**Information provided:**
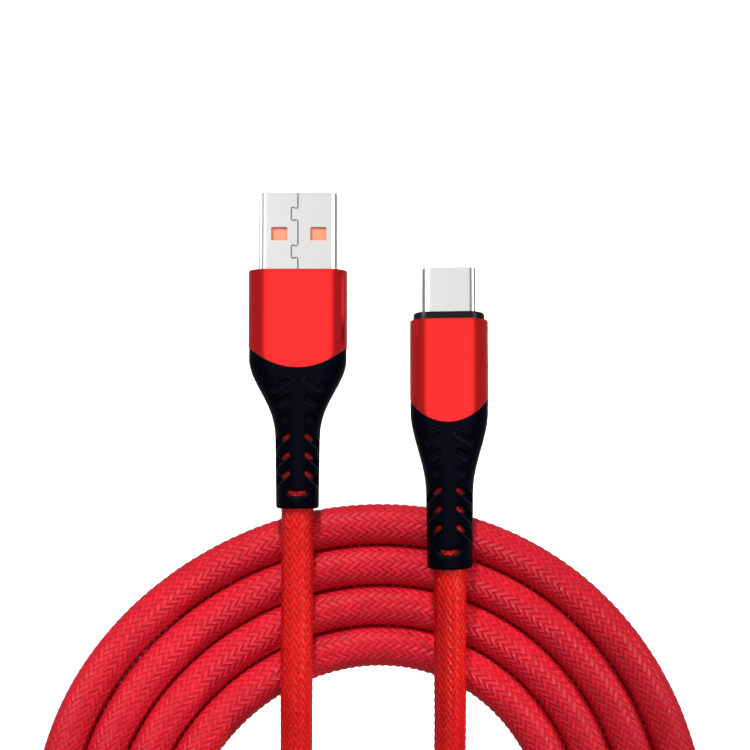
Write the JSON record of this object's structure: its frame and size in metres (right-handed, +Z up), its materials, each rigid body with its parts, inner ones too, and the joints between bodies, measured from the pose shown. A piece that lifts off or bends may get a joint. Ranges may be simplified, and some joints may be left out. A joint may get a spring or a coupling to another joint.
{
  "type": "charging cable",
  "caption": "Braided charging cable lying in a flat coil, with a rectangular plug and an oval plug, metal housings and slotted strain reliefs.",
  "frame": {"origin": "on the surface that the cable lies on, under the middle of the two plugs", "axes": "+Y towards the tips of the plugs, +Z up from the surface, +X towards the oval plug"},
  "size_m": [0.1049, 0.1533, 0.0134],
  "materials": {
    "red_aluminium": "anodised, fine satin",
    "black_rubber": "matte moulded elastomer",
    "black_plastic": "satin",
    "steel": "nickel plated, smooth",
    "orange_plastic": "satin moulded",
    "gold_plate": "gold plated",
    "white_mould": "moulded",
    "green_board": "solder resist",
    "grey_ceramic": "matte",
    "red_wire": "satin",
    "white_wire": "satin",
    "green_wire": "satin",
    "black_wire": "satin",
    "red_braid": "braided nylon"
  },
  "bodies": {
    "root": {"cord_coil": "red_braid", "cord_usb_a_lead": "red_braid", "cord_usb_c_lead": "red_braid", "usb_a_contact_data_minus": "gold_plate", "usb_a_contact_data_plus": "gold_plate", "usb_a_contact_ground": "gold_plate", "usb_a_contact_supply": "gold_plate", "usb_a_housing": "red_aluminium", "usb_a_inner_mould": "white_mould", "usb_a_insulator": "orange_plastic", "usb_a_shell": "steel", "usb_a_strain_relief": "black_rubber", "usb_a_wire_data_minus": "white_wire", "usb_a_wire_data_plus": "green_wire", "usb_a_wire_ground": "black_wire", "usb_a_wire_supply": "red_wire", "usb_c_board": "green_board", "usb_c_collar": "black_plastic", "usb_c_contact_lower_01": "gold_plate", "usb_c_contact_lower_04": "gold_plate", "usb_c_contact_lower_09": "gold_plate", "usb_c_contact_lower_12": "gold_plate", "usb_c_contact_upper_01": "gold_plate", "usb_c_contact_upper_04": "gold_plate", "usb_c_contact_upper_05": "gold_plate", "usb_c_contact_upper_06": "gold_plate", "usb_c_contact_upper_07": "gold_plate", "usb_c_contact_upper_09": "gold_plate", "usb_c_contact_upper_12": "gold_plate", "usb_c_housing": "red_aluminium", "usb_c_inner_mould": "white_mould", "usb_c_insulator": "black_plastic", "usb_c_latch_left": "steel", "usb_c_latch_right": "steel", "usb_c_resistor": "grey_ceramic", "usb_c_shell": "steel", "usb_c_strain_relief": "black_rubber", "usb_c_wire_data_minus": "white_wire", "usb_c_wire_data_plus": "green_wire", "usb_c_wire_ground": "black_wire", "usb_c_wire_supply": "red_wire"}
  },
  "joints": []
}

**Exercise instructions:** Lines containing the word "that" must all be returned from the material above.

**Full response:**
Write the JSON record of this object's structure: its frame and size in metres (right-handed, +Z up), its materials, each rigid body with its parts, inner ones too, and the joints between bodies, measured from the pose shown. A piece that lifts off or bends may get a joint. Ranges may be simplified, and some joints may be left out. A joint may get a spring or a coupling to another joint.
  "frame": {"origin": "on the surface that the cable lies on, under the middle of the two plugs", "axes": "+Y towards the tips of the plugs, +Z up from the surface, +X towards the oval plug"},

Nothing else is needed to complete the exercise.